Somehow, the conversation progressed, and Mr. Rock mentioned a few of his non-mainstream country favorites — Sturgill Simpson and Jamey Johnson. In a previous video, he sang a few lines from up-and-comer Drake White’s “Making Me Look Good Again.” Outside of the fact that he could use a reminder that some of the best neo-traditionalists are actually women, like Kacey Musgraves and Margo Price and Angaleena Presley, these artists round out a pretty solid understanding of the scrappy band of outlaws that is, ever so slowly and piece by piece, changing Nashville for the better.

It also doesn’t seem like Dwayne Johnson is a country poser, either. He hasn’t talked at length about his musical preferences, but has copped to liking outlaw country legends like Willie Nelson and Johnny Paycheck, alongside newer acts like Chris Stapleton. He lived in Nashville for a time in high school, spending his time “hangin’ out in honky-tonk dive bars on Music Row and hustlin’ cars from crackheads,” he once told The Tennessean. Which is as good a time and place as any to get a country-music education.

And really, there couldn’t be a better ambassador to the broader public for lesser-known acts like Jamey Johnson and Drake White than a guy like Dwayne Johnson. Universally loved by moms and bros and hardasses alike, the man is endlessly likable. If the blockbuster films and commercials aren’t enough to convince you, perhaps the more than 88 million people across the globe who follow the Baywatch star on Instagram will be.

There’s not a radio station in the world who can build an audience like that for Cody Jinks, even though they clearly wouldn’t even try to bother.
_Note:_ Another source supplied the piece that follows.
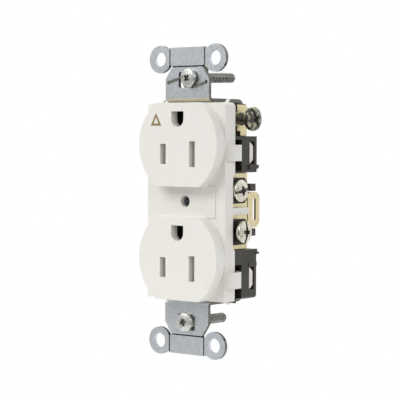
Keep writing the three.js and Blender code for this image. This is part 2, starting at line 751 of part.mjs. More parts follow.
place("face_cover", faceCover(), WHITE, 0.45, 0);
place("ground_mark", groundMark(), GOLD, 0.6, 0);
place("back_body", backBody(), BLACK, 0.55, 0);
place("mounting_strap", mountingStrap(), STEEL, 0.4, 1);
place("grounding_staple", groundingStaple(), STEEL, 0.35, 1);
place("centre_rivet", centreRivet(), STEEL, 0.4, 1);
place("neutral_contact", sideContact(), BRASS, 0.35, 1);
place("hot_contact", mirrored(sideContact()), BRASS, 0.35, 1);
place("ground_contact", groundContact(), BRASS, 0.35, 1);

const terminals = [
  ["neutral", "upper", 1, TERMINAL_RISE, SLACK_OUT, SLACK_OUT, 1.76],
  ["neutral", "lower", 1, -TERMINAL_RISE, LOOSE_SCREW_OUT, LOOSE_CLAMP_OUT, -0.07],
  ["hot", "upper", -1, TERMINAL_RISE, 0, 0, 0.7],
  ["hot", "lower", -1, -TERMINAL_RISE, 0, 0, 1.1],
];
for (const [line, level, side, rise, out, clampOut, turn] of terminals) {
  const colour = line === "neutral" ? NICKEL : BRASS_SCREW;
  place(`${line}_clamp_${level}`, clampPlate(side, rise, clampOut), BLACK, 0.5, 1);
  place(`${line}_screw_${level}`, terminalScrew(side, rise, out, turn), colour, 0.3, 1);
}
place("ground_washer", groundWasher(), GREEN, 0.5, 1);
place("ground_screw", groundScrew(), GREEN, 0.4, 1);

const mountings = [
  ["top", TOP_SCREW_AT, TOP_SCREW_LEAN, 0.8],
  ["bottom", BOTTOM_SCREW_AT, BOTTOM_SCREW_LEAN, 0.3],
];
for (const [level, at, lean, turn] of mountings) {
  place(`retaining_washer_${level}`, retainingWasher(at, lean), FIBRE, 0.9, 0);
  place(`mounting_screw_${level}`, mountingScrew(at, lean, turn), STEEL, 0.35, 1);
}

export default group;
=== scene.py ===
"""Looks of the duplex wall outlet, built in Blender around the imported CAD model.

Every finished piece is made from the node it stands for, or from that node's box, and rides on
the same body. Lengths are in metres; MM turns millimetres into metres."""

import json
import math
from collections import namedtuple

import bmesh
import bpy
from mathutils import Matrix, Vector


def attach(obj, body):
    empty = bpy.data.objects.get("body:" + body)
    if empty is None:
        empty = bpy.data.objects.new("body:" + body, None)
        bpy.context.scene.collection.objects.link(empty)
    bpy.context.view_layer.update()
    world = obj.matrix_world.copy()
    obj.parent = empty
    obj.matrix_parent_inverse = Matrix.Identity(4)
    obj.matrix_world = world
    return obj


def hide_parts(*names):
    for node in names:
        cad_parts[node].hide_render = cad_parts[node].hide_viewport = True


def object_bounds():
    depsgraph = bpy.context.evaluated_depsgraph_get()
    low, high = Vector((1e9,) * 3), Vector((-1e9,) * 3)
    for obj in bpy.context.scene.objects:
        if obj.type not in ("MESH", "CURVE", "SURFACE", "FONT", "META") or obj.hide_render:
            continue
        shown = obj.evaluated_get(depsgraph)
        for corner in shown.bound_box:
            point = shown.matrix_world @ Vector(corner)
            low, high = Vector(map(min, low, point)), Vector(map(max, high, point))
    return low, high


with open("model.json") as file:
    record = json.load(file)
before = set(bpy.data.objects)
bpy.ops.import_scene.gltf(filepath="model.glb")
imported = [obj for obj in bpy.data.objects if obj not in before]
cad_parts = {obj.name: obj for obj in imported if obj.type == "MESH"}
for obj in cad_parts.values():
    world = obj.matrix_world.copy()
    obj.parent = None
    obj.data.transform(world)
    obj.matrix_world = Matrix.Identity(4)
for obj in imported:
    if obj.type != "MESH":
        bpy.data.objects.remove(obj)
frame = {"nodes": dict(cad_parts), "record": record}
CAD_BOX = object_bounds()

MM = 0.001
RECORD = frame["record"]
BODY_OF = {
    node: body for body, members in RECORD["behaviour"]["bodies"].items() for node in members
}
JOINTS = {joint["name"]: joint for joint in RECORD["behaviour"]["joints"]}
SLOT_OF = {part["node"]: part["material_slot"] for part in RECORD["subparts"]}

# The photograph's camera, about the middle of the object
VIEW_AZIMUTH = 38.24
VIEW_ELEVATION = 2.34
VIEW_ROLL = 0.172
VIEW_DISTANCE = 0.5258
VIEW_CENTRE = Vector((0, 3.4 * MM, 0))
VIEW_SHIFT = (1.641 * MM, 0.304 * MM)
SENSOR_WIDTH = 36
LENS = 136.8

# Studio: grey values along an axis, from the end it points away from (0) to the one it points at (1)
BACK_LIGHT = [(0.0, 0.62), (0.3, 0.56), (0.55, 0.80), (0.75, 1.05), (1.0, 1.05)]
HEIGHT_LIGHT = [(0.0, 0.95), (0.42, 0.86), (0.5, 0.74), (0.58, 1.0), (1.0, 1.0)]
LENS_SHADE = [(0.0, 1.0), (0.72, 1.0), (0.86, 0.4), (1.0, 0.15)]
LAMPS = [
    ("key", (-0.38, -0.68, 0.66), 0.60, 6.75),
    ("side", (0.80, -0.42, 0.42), 0.40, 2.6),
]
FLOOR_R = 0.25
FLOOR_DROP = 60 * MM

# Directions of the studio's grey values: rise of the lens one and of the back one, and the share
# of the camera's sideways swing that the back one keeps
LENS_TILT = 0.04
BACK_TILT = 0.1
BACK_SIDEWAYS = 0.4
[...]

When Dwayne Johnson endorses a song or an artist, he’s essentially doing the same thing that he does when he films those commercials for Ford Motor Company — advertising their product. The key difference, though, is that upstart, unsigned acts don’t have to shell out millions of bucks in exchange for the mentions.
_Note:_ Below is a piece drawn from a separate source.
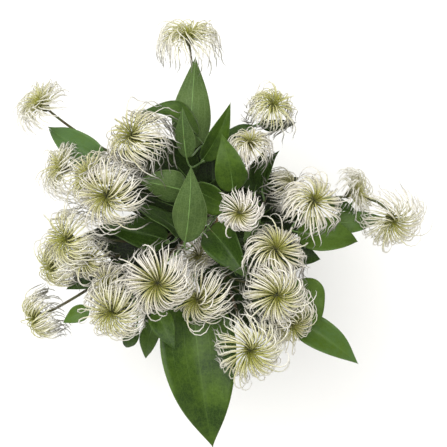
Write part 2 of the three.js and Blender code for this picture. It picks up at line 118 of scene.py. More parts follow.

And sure, Dwayne Johnson’s fandom isn’t enough to incite broad change in country music. The more than 2.8 million streams that Jinks’ “I’m Not the Devil” has racked up on Spotify cannot be directly attributed to those mentions on Instagram and Twitter. Thanks to the bro-country backlash, the environment was ripe for Sturgill Simpson to succeed. But endorsements from a man with such a massive fanbase sure don’t hurt, and in some cases, these brief mentions may be the only attention those artists get in the mainstream.
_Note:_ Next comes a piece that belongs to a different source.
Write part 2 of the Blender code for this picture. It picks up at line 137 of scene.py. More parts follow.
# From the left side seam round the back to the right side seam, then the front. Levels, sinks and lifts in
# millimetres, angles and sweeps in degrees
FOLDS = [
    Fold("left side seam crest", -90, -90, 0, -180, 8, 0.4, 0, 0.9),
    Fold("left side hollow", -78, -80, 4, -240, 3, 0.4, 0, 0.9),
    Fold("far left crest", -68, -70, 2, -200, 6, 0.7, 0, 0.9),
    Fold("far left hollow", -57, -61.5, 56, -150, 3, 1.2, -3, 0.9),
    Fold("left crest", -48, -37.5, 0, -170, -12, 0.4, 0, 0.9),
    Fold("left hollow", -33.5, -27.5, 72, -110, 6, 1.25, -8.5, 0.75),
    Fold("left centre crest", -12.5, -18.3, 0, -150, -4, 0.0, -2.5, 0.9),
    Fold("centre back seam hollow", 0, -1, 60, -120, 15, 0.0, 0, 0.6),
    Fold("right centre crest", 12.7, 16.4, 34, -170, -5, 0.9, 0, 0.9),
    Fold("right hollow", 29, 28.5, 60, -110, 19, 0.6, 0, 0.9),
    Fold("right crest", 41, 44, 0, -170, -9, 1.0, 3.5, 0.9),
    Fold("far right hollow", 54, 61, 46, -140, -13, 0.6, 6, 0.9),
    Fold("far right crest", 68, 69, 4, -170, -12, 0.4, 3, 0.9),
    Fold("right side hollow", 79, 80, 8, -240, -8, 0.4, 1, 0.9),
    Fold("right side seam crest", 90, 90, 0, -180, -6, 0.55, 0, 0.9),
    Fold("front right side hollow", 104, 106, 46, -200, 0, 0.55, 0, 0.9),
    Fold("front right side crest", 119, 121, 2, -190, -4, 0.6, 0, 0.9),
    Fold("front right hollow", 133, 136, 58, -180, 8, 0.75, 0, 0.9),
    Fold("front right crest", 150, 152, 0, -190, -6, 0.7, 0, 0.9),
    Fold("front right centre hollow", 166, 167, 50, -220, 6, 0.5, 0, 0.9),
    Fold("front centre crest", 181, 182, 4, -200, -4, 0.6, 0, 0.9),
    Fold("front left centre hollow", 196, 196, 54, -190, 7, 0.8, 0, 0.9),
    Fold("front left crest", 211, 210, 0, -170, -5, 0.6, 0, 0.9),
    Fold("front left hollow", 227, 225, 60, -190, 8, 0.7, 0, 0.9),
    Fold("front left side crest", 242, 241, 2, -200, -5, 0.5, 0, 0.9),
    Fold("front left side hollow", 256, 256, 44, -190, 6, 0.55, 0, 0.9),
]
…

So, Mr. Rock, consider this a petition. It’s time you start singing more Drake White and Sturgill Simpson songs on Instagram. In between making all those movies and TV shows and inventing alarm clocks, find some time to create solid Spotify playlists featuring Caleb Caudle, Jaime Wyatt, and Aaron Lee Tasjan. Tell people to listen to Whitey Morgan on your Rock Clock app — whatever it takes to bring traditional country to an audience that’s big enough to make Nashville actually give a damn.